> [Data segment]
** Start **
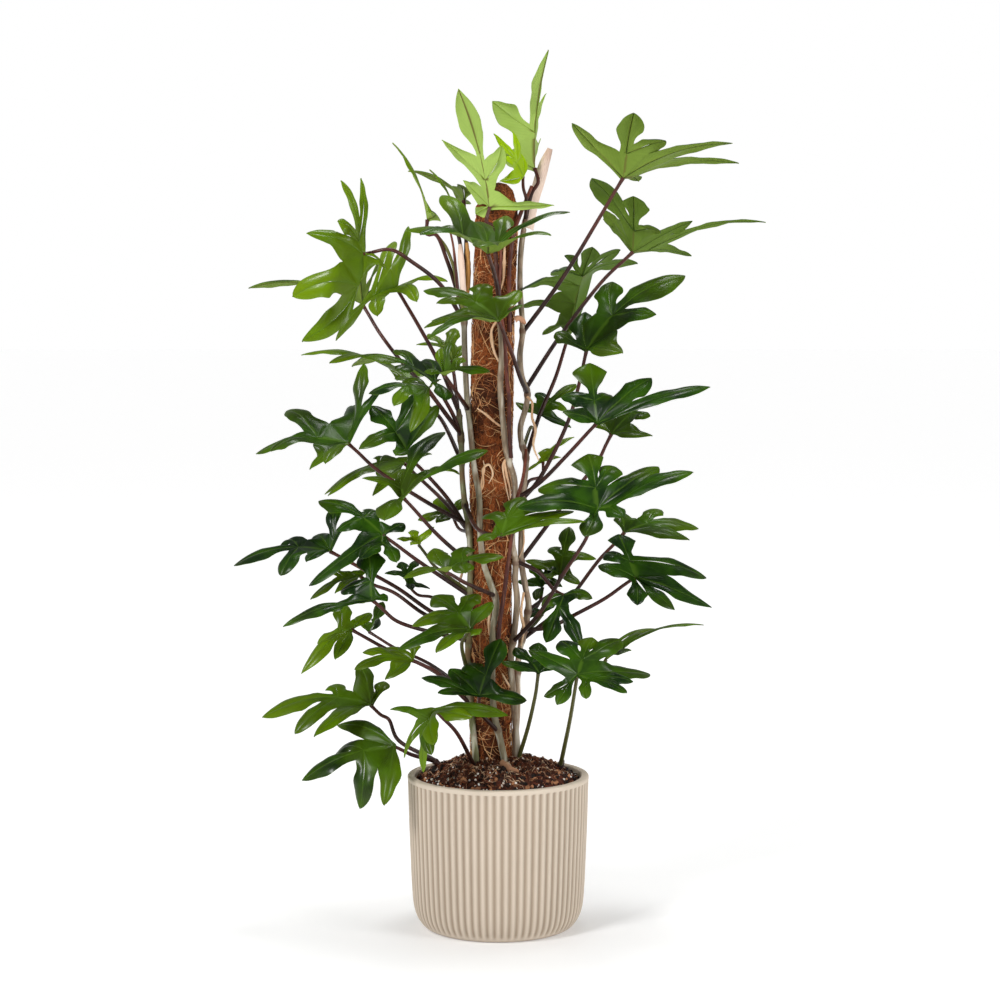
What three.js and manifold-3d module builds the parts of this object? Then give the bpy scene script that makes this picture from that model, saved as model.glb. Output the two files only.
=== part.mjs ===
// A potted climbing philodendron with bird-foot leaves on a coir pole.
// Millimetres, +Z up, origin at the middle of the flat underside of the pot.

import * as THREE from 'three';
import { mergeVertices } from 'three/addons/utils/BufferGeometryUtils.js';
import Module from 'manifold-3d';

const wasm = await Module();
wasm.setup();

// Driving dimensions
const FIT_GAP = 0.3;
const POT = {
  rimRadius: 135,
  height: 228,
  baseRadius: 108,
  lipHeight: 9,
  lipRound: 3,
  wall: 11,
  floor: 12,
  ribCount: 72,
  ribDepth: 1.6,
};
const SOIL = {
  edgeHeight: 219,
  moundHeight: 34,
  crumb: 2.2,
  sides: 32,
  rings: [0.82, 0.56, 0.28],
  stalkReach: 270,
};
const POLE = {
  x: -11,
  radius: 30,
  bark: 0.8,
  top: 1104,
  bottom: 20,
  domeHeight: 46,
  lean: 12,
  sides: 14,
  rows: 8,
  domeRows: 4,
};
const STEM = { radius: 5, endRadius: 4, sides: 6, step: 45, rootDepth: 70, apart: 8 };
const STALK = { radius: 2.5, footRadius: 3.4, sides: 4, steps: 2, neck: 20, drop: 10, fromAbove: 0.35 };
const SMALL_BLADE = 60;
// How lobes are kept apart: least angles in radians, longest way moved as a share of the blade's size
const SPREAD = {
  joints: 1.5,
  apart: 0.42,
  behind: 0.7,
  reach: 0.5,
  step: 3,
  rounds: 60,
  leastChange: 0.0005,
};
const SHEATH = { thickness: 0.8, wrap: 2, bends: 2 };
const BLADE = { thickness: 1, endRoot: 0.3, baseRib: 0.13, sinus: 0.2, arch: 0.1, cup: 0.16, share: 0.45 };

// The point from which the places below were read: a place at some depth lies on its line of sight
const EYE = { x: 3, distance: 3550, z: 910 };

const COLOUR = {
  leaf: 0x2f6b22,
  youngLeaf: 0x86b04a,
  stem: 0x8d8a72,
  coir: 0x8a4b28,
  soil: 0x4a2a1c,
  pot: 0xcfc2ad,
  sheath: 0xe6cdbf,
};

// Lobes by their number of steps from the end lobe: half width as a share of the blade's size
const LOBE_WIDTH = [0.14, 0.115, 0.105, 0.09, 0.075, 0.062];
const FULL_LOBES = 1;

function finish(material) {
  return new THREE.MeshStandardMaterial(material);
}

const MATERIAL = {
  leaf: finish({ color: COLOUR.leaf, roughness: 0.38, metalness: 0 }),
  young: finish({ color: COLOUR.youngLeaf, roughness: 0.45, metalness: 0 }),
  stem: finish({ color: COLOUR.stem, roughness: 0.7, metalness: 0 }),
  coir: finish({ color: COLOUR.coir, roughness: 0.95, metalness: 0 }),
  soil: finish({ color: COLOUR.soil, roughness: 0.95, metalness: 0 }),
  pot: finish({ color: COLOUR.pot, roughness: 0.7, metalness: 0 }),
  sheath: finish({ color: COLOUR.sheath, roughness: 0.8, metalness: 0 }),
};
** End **
> [Exercise requirements] Extract the listing in its entirety and repeat it exactly.

> [Result of the task]
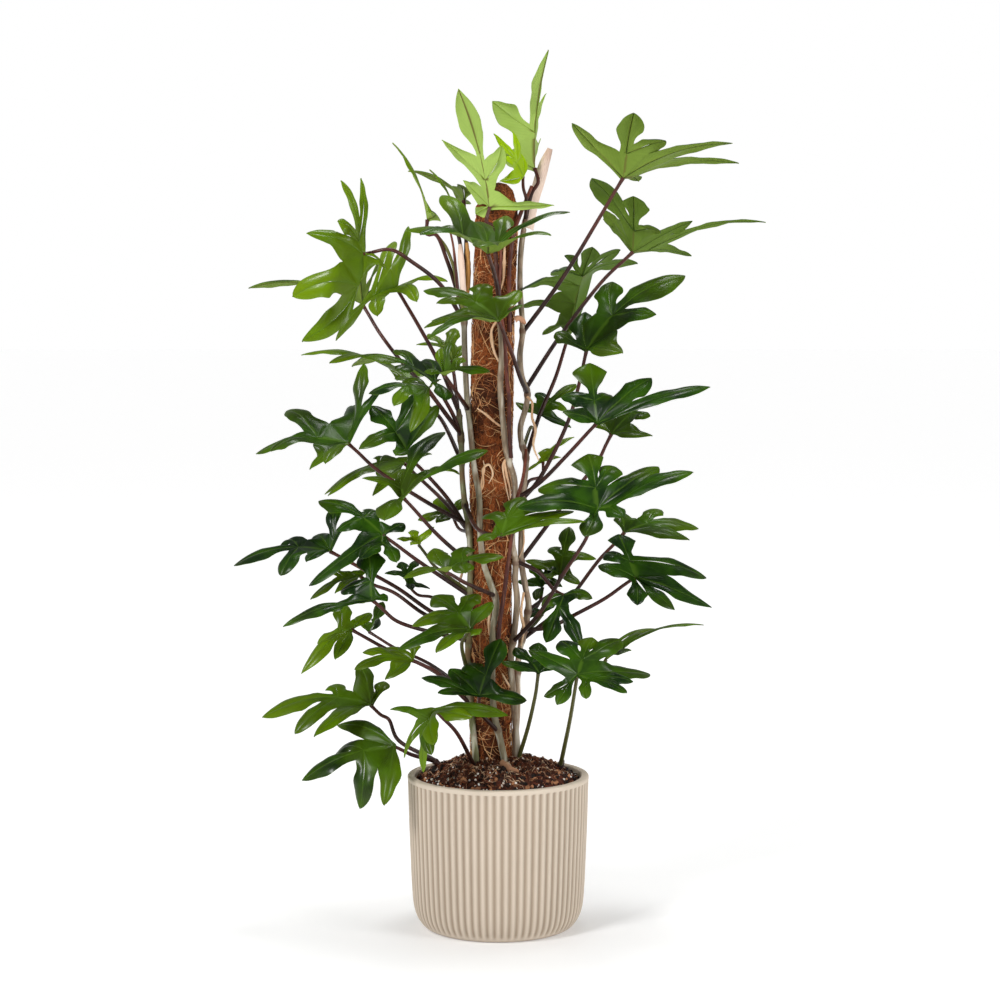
What three.js and manifold-3d module builds the parts of this object? Then give the bpy scene script that makes this picture from that model, saved as model.glb. Output the two files only.
=== part.mjs ===
// A potted climbing philodendron with bird-foot leaves on a coir pole.
// Millimetres, +Z up, origin at the middle of the flat underside of the pot.

import * as THREE from 'three';
import { mergeVertices } from 'three/addons/utils/BufferGeometryUtils.js';
import Module from 'manifold-3d';

const wasm = await Module();
wasm.setup();

// Driving dimensions
const FIT_GAP = 0.3;
const POT = {
  rimRadius: 135,
  height: 228,
  baseRadius: 108,
  lipHeight: 9,
  lipRound: 3,
  wall: 11,
  floor: 12,
  ribCount: 72,
  ribDepth: 1.6,
};
const SOIL = {
  edgeHeight: 219,
  moundHeight: 34,
  crumb: 2.2,
  sides: 32,
  rings: [0.82, 0.56, 0.28],
  stalkReach: 270,
};
const POLE = {
  x: -11,
  radius: 30,
  bark: 0.8,
  top: 1104,
  bottom: 20,
  domeHeight: 46,
  lean: 12,
  sides: 14,
  rows: 8,
  domeRows: 4,
};
const STEM = { radius: 5, endRadius: 4, sides: 6, step: 45, rootDepth: 70, apart: 8 };
const STALK = { radius: 2.5, footRadius: 3.4, sides: 4, steps: 2, neck: 20, drop: 10, fromAbove: 0.35 };
const SMALL_BLADE = 60;
// How lobes are kept apart: least angles in radians, longest way moved as a share of the blade's size
const SPREAD = {
  joints: 1.5,
  apart: 0.42,
  behind: 0.7,
  reach: 0.5,
  step: 3,
  rounds: 60,
  leastChange: 0.0005,
};
const SHEATH = { thickness: 0.8, wrap: 2, bends: 2 };
const BLADE = { thickness: 1, endRoot: 0.3, baseRib: 0.13, sinus: 0.2, arch: 0.1, cup: 0.16, share: 0.45 };

// The point from which the places below were read: a place at some depth lies on its line of sight
const EYE = { x: 3, distance: 3550, z: 910 };

const COLOUR = {
  leaf: 0x2f6b22,
  youngLeaf: 0x86b04a,
  stem: 0x8d8a72,
  coir: 0x8a4b28,
  soil: 0x4a2a1c,
  pot: 0xcfc2ad,
  sheath: 0xe6cdbf,
};

// Lobes by their number of steps from the end lobe: half width as a share of the blade's size
const LOBE_WIDTH = [0.14, 0.115, 0.105, 0.09, 0.075, 0.062];
const FULL_LOBES = 1;

function finish(material) {
  return new THREE.MeshStandardMaterial(material);
}

const MATERIAL = {
  leaf: finish({ color: COLOUR.leaf, roughness: 0.38, metalness: 0 }),
  young: finish({ color: COLOUR.youngLeaf, roughness: 0.45, metalness: 0 }),
  stem: finish({ color: COLOUR.stem, roughness: 0.7, metalness: 0 }),
  coir: finish({ color: COLOUR.coir, roughness: 0.95, metalness: 0 }),
  soil: finish({ color: COLOUR.soil, roughness: 0.95, metalness: 0 }),
  pot: finish({ color: COLOUR.pot, roughness: 0.7, metalness: 0 }),
  sheath: finish({ color: COLOUR.sheath, roughness: 0.8, metalness: 0 }),
};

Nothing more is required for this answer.